**Goal**
Wherever the string "scene" appears, copy the whole line.

**Listed entries**
* START *

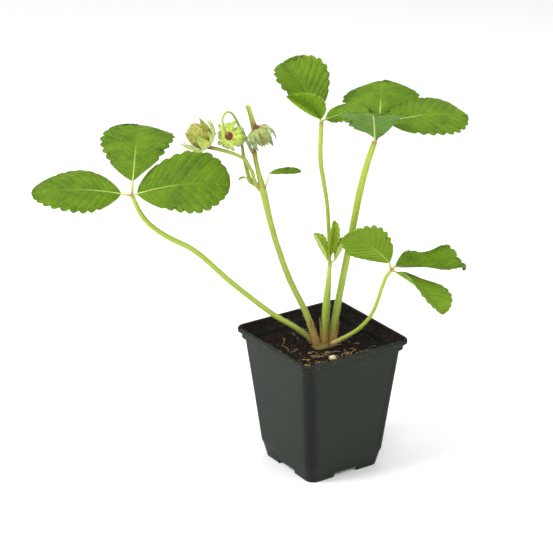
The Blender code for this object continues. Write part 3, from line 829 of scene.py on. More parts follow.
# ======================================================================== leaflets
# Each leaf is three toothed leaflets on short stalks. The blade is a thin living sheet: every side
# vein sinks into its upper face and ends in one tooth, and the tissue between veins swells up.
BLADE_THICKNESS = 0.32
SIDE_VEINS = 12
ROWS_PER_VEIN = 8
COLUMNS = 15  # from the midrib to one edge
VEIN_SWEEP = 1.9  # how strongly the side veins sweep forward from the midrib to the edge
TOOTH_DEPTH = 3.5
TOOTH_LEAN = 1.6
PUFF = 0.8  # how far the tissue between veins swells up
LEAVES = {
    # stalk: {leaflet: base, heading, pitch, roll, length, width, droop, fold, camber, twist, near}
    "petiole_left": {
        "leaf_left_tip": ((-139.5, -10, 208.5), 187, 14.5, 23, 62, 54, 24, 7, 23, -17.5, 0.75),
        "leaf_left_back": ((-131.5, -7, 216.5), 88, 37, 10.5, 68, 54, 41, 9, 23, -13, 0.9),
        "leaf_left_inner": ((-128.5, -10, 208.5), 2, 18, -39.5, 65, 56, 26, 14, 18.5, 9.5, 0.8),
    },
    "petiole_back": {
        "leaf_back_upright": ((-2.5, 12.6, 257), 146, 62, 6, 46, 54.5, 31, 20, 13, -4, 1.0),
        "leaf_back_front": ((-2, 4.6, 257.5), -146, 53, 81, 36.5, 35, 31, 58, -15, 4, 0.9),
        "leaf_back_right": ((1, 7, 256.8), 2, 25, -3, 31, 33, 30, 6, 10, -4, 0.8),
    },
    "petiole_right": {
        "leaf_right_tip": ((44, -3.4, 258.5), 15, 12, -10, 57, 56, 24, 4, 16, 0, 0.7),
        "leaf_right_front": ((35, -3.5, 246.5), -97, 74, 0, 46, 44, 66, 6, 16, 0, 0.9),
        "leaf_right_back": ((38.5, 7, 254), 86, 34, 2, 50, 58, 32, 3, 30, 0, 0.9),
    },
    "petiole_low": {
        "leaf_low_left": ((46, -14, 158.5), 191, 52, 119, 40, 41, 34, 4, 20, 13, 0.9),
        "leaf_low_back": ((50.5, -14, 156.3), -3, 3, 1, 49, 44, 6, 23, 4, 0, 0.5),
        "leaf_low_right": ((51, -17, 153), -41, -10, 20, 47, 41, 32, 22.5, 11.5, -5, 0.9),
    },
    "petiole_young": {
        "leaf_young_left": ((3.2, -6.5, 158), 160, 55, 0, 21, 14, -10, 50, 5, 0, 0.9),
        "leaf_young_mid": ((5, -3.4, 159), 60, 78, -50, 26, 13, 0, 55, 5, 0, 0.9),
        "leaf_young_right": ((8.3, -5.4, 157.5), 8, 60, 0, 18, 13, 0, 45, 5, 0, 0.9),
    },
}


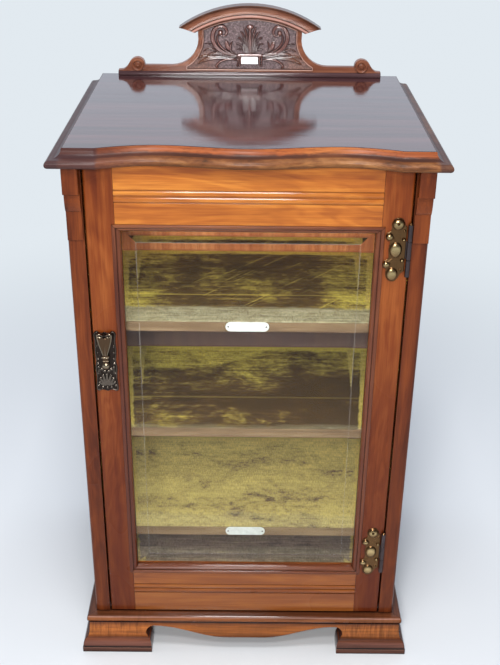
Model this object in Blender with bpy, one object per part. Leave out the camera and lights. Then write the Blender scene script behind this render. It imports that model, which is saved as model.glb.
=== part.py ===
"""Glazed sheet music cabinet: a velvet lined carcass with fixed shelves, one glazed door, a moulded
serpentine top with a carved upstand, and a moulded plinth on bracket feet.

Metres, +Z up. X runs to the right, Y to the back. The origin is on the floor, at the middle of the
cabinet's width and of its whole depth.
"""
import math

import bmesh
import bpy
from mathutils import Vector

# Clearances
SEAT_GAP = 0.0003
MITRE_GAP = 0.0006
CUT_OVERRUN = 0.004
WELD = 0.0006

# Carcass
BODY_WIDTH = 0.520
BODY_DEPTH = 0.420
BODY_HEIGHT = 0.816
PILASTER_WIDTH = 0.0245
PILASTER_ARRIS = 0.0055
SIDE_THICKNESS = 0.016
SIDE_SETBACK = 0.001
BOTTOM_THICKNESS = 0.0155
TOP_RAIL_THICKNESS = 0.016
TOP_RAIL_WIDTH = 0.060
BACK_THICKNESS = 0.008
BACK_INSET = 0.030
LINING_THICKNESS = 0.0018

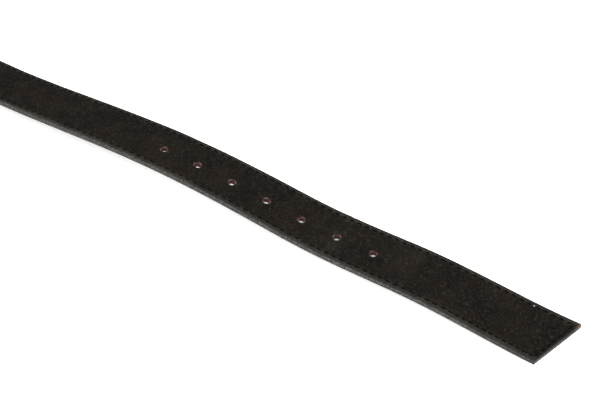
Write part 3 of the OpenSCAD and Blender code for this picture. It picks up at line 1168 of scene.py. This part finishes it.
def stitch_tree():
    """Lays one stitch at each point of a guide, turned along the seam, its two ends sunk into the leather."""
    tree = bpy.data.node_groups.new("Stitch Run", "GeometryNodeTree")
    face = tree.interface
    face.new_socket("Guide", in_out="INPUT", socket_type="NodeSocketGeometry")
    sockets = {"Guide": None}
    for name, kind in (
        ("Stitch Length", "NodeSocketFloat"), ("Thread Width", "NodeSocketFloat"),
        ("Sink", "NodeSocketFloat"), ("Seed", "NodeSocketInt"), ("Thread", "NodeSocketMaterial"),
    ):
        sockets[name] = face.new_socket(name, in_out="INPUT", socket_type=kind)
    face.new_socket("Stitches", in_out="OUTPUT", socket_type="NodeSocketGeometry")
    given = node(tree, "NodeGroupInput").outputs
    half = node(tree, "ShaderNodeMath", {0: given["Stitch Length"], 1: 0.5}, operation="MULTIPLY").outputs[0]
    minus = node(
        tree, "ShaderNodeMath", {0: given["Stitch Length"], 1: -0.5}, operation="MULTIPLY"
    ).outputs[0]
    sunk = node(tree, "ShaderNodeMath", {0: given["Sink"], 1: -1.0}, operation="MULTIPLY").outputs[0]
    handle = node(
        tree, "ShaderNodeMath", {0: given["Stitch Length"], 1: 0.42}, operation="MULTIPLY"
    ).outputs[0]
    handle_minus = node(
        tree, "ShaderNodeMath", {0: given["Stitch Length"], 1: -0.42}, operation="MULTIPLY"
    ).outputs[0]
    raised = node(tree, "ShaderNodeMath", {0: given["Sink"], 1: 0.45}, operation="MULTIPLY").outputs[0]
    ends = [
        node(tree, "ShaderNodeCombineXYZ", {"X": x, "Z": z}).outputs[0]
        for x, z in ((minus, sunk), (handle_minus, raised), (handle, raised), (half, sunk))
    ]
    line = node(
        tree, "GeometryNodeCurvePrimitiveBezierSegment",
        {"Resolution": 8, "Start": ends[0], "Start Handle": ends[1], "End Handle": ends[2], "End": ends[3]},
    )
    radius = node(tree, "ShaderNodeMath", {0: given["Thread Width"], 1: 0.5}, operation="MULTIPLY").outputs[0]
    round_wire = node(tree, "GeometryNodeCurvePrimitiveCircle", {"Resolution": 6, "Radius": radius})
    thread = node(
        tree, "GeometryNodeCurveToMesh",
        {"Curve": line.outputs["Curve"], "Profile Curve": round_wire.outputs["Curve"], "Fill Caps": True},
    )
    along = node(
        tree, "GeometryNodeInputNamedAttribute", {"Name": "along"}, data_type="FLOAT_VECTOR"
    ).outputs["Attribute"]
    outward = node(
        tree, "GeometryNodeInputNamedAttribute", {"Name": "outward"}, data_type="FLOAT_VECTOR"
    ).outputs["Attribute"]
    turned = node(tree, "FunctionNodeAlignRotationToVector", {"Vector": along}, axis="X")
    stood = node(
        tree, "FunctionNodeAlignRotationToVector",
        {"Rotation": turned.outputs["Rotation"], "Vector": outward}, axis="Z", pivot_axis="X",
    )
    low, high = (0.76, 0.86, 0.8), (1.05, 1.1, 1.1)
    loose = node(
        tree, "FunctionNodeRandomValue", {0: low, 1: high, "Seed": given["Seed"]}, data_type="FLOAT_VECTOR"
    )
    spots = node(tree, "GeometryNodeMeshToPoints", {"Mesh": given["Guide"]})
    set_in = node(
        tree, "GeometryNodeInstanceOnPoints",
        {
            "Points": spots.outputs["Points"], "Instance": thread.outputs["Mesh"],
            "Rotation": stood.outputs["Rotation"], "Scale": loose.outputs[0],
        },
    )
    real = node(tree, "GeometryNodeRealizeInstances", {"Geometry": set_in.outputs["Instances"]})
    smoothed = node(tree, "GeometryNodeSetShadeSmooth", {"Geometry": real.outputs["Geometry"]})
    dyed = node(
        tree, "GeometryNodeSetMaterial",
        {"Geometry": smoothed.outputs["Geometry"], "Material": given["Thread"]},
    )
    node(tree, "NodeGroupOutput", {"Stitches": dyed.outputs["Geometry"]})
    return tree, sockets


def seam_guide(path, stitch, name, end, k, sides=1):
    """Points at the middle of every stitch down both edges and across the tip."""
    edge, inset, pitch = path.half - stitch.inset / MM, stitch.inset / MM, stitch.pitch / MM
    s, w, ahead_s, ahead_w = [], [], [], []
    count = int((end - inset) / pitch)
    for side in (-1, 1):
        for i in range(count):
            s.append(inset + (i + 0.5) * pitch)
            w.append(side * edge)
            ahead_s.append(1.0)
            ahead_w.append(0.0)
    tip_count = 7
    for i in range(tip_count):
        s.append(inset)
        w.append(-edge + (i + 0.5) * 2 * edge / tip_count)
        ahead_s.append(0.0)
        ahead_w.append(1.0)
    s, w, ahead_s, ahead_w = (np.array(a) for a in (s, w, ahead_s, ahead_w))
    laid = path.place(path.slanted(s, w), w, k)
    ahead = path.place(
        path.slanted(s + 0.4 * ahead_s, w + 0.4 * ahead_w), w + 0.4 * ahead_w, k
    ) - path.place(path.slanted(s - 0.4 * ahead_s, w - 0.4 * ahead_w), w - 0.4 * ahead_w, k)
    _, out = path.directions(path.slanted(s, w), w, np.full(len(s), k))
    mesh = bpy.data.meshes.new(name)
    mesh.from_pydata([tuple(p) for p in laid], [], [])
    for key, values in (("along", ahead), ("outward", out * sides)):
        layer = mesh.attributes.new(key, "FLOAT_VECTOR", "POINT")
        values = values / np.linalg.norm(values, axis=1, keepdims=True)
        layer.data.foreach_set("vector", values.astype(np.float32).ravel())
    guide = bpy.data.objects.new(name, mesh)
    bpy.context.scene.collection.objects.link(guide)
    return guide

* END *

**The reply**
The Blender code for this object continues. Write part 3, from line 829 of scene.py on. More parts follow.
Model this object in Blender with bpy, one object per part. Leave out the camera and lights. Then write the Blender scene script behind this render. It imports that model, which is saved as model.glb.
Write part 3 of the OpenSCAD and Blender code for this picture. It picks up at line 1168 of scene.py. This part finishes it.
    bpy.context.scene.collection.objects.link(guide)